Consultation

(Choosing the Right Bra)

When choosing a bra, consider the size of your breasts. If you’re an A or B cup, you may need less support, while larger cup sizes require more support. Wide bands tend to be more supportive than narrow bands. Consider compression—shelf-style bras work best for smaller cup sizes or lower impact workouts —Encapsulation sports bras with individual cups work better for larger-breasted women. Select your style—racerback or wide straps—depending again on your cup size and activity impact level. Finally, choose your style—pullover or clasp.

Measurement

(A Good Fit)

Give your girls the support they need.
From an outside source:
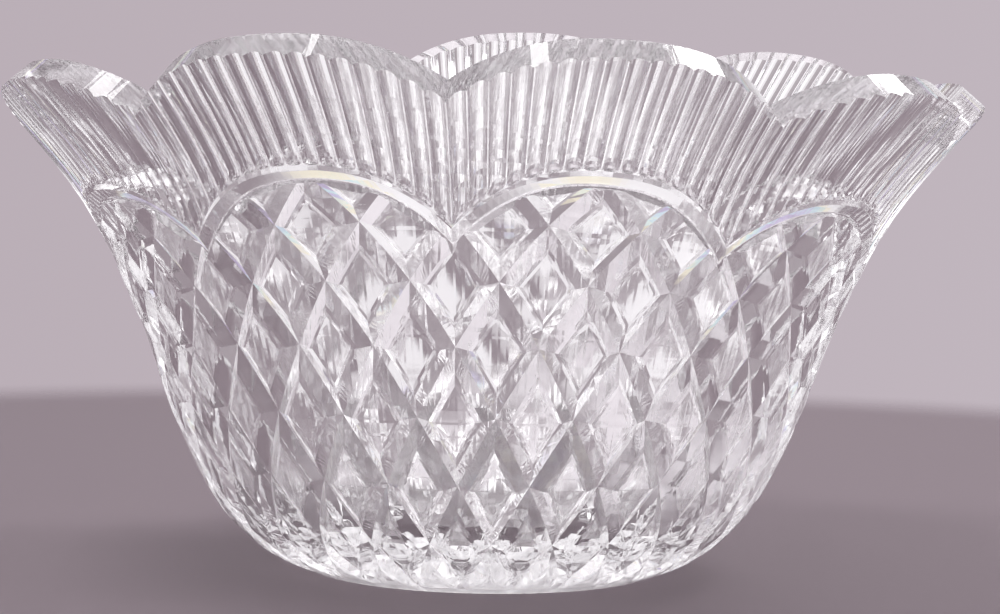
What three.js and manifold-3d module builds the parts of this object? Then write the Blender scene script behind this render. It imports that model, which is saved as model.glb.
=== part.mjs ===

The band of your sports bra should be snug around your rib cage, but not restrictive. A good test is to see if you can fit two fingers between your body and the band. You should get two fingers in comfortably, but not more. Shoulder straps should feel secure and provide minimal stretch to reduce up-and-down movement. On the middle clasp, your bra should be snug and lie evenly. If it rides up, it is too loose. For the cups, your breasts should fit snugly inside without any spillage out the top or sides. For bras with underwire, make sure the wire sits flat against your body.

Long-Term Success

(Replacing Your Bras)

After finding the right sports bra—one that doesn’t pinch or itch but holds you in place—it can be hard to let it go! Don’t hang on too tight though, as sports bras don’t last forever. The rough rule of thumb is that a sports bra should be replaced every six to twelve months, of course depending on how much you’ve worn and washed it. Try putting your bra to the test by stretching it when it’s off your body. If it springs without any resistance, it’s time for a new bra.